Well, we couldn’t find the problem, but we were fiddling with some wires under the dash and now it’s starting and we can’t get it to not start anymore. We want to look at it a bit more and we’ll let you know what we find.

So I guess that was good and bad – working is good, not knowing why is bad. Also, as it turns out, “we want to look at it a bit more” is good but “we’ll let you know” means “when you call back after three more hours of not hearing from us.” Sigh. In the end, though, they didn’t charge me anything since they couldn’t figure it out, so all I was out was one vacation day from work.

Fast forward to last night. Same deal: I spent the evening with Megan (it was Spaghetti Night!) and when I went to leave, my car didn’t want to start. So I called Dad again. He’d been looking into it, figuring that since it wasn’t technically fixed, it would probably stop working again at some point. He had me check a few more things, then said I needed to check a few connections with a tester.

Yeeeeeeeeeah. It was at this point that my Dad apparently started speaking in fluent Greek. I knew he was capable since I’d heard it before, always in conjunction with explaining car stuff. I was able to figure enough of it out to realize I didn’t have what I needed with me at that moment, so I made plans to talk to him this morning when I was better prepared. Megan loaned me her car so I could get home and get back in the morning.

This morning I dutifully tested the things I was supposed to test and relayed to Dad what I was finding. Somehow he was able to figure out from what I was saying what the probable cause was, circuit-wise.
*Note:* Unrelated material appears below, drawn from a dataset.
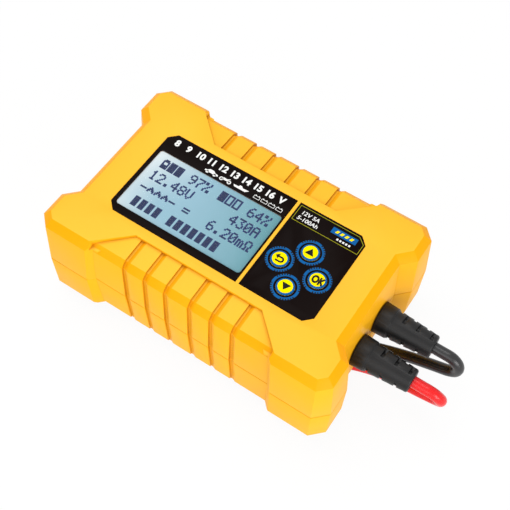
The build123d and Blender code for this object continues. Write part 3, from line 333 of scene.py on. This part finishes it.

Armed with this information, the following things happened today:

  • Called the towing company, had to leave a message
  • Called the towing company again, talked to a lady who said “The lines are crazy, I will hang up and call you right back!”
  • Called the towing company again 15 minutes later after not hearing from them, talked to a different lady who said they’d be there in 20 minutes.
  • 45 minutes the tow truck arrived
  • Had the car towed to Pep Boys, got a ride from the towing guys
  • Went inside, explained what was happening
  • Was told “Uh… we can’t really work on that sort of thing”
  • Called secretary at church to see where was a good place to take cars
  • Called CarX, they were willing to look at it
  • Called towing company – “They’ll be there soon and give you a ride”
  • Called towing company 45 minutes later – “Hey, how soon will they be here?”
  • Was told “Oh, they already towed your car there.”
  • Arghed
  • Walked across State Road 52 to CarX, at great risk
  • Talked to Mike, explained what I knew
  • Walked back across 52 to McDonald’s, then Best Buy, then Barnes & Noble
  • Mike called me back! Like an hour and a half later!
  • Walked back across 52 to CarX – I am a decent Frogger player
At this point, Mike had good news and bad news for me. The good news was that he had found the problem: the place where some wires connected to one of the fuseboxes was all messed up. The bad news was that he couldn’t fix it.
Sigh.
He recommended another place to me, but had more good news for me – a way to get it working until such time as I could get it the parts replaced:

“What you do, see, is jiggle these wires right under here…”

2 Comments on “Matchbox”

  1. Marshall says:

    Mentally I totally just read the "Yeeeeeah" CSI Miami style:

    …said I needed to check a few connections with a tester.
    (puts on sunglasses)
    Yeeeeeeeeeah!

  2. Theo B. Scure says:

    Cars are cars all over the world.